In May, a mural commemorating Helen Keller and her achievements will be painted on the west wall of the Ascan Avenue underpass of the Long Island Railroad.
“When I was in first grade, I read ‘The Story of My Life’ by Helen Keller and was fascinated by her spirit,” said Gloria Piraino. “The very idea that a dedicated teacher could reach a young student with such difficulties was an inspiration. I became a teacher because of this.
“When I found out that Helen Keller lived in Forest Hills, I was so proud to have moved here,” she added. “A mural commemorating her life will bring her inspirational story to future generations.”

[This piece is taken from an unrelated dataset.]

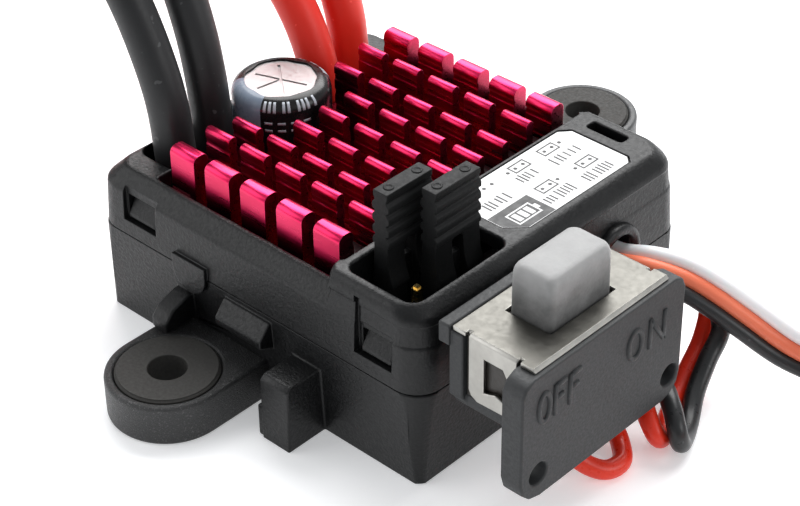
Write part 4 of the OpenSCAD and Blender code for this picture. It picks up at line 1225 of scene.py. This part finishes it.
def softbox(name, direction, dist, size, watts, target=(0, 0, 0.012), color=(1, 1, 1)):
    d = Vector(direction).normalized()
    li = bpy.data.lights.new(name, "AREA")
    li.shape, li.size, li.size_y = "RECTANGLE", size[0], size[1]
    li.energy, li.color = watts, color
    o = bpy.data.objects.new(name, li)
    scene.collection.objects.link(o)
    o.location = Vector(target) + d * dist
    o.rotation_euler = (-d).to_track_quat("-Z", "Y").to_euler()
    return o


softbox("top_back", (-0.35, 0.62, 0.80), 0.7, (0.8, 0.6), 9.5)
softbox("left_front", (-0.75, -0.62, 0.5), 0.7, (0.6, 0.5), 1.8)
softbox("right_low", (0.9, 0.25, 0.45), 0.9, (0.5, 0.4), 2.0)

world = bpy.data.worlds.new("studio")
world.use_nodes = True
world.node_tree.nodes["Background"].inputs[0].default_value = (0.95, 0.97, 1.0, 1)
world.node_tree.nodes["Background"].inputs[1].default_value = 0.5
scene.world = world
scene.view_settings.view_transform = "Standard"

The project is being coordinated by this columnist, and will be painted by muralists Crisp and Praxis. The artists also painted the Ramones/Forest Hills Stadium/Station Square mural at the Continental Avenue LIRR underpass and a mural featuring Civil War farmer Ascan Backus and other Forest Hills Gardens founders on the east wall of the Ascan Avenue underpass.
Also supporting the new mural are the Queens Economic Development Corporation, Long Island Railroad, Councilwoman Karen Koslowitz, who secured $6,500 in public funding, local residents and Portofino Ristorante.
“It’s important to recognize great people in our community, and it’s an honor to recognize Helen Keller,” said Steve Schott.
The mural will highlight Helen Keller's Forest Hills house, Braille, and her advocacy for voting rights and animals. A focal point will be the quote, “The only thing worse than being blind is having sight but no vision.”
After contracting Scarlet Fever, Keller was left blind and deaf at 19 months. She was examined by Alexander Graham Bell, who referred her to the Perkins School for the Blind. At age seven, she met Anne Sullivan Macy, who moved in with Keller in Forest Hills and became her teacher and closest companion.
Keller learned to read Braille and print block letters. At age nine, she began to read lips and communicate. A graduate of Radcliffe College in 1904 at age 24, Keller became the first deaf and blind individual to earn a Bachelor of Arts.
In 1913, she began lecturing on behalf of the American Foundation for the Blind. Her goal of removing stigmas associated with sight and hearing disorders took her around the world.
At her Forest Hills home, she coordinated large parties for the blind. She welcomed members of the Rainbow Division of the U.S. Army in 1917, and on the steps in Station Square she greeted 1,200 soldiers.
“The Star-Spangled Banner was more than 100 years ago dedicated as a symbol of freedom,” she told the departing service members. “We have since that time lived for that flag and for freedom, and I am proud to meet you, who are now ready to die, if need be for it, that there might be equal rights for all men and women alike.”
At the 1925 Lions Club International Convention, Keller challenged members to become “knights of the blind in the crusade against darkness,” a mission the club still undertakes today.
In March 1926, Keller and Macy visited the Forest Hills Theatre to further the mission of the American Foundation for the Blind. In October 1931, with one of her Great Danes at her side, she spoke at a Mother’s Club meeting at Public School 3.
Keller and Macy attended Sunday services at the First Presbyterian Church of Forest Hills, and also visited The Church-in-the-Gardens, where Keller lectured to the youth. Keller wrote a column, "Into The Light" for the Queens newspaper The Daily Star.
Mark Twain called Keller “one of the two most interesting characters of the 19th century,” alongside Napoleon. Between 1946 and 1957, she went on tour seven times and visited five continents, totaling over 30 countries. She worked with seven presidents and was the recipient of the Presidential Medal of Freedom by President Lyndon Johnson in 1964.
In 1965, she was elected to the National Women's Hall of Fame at the 1964-1965 World's Fair in Flushing Meadows Corona Park.
“The millions of blind eyes must be opened,” Keller once said. “The best and most beautiful things in the world cannot be seen or even touched, they must be felt with the heart.”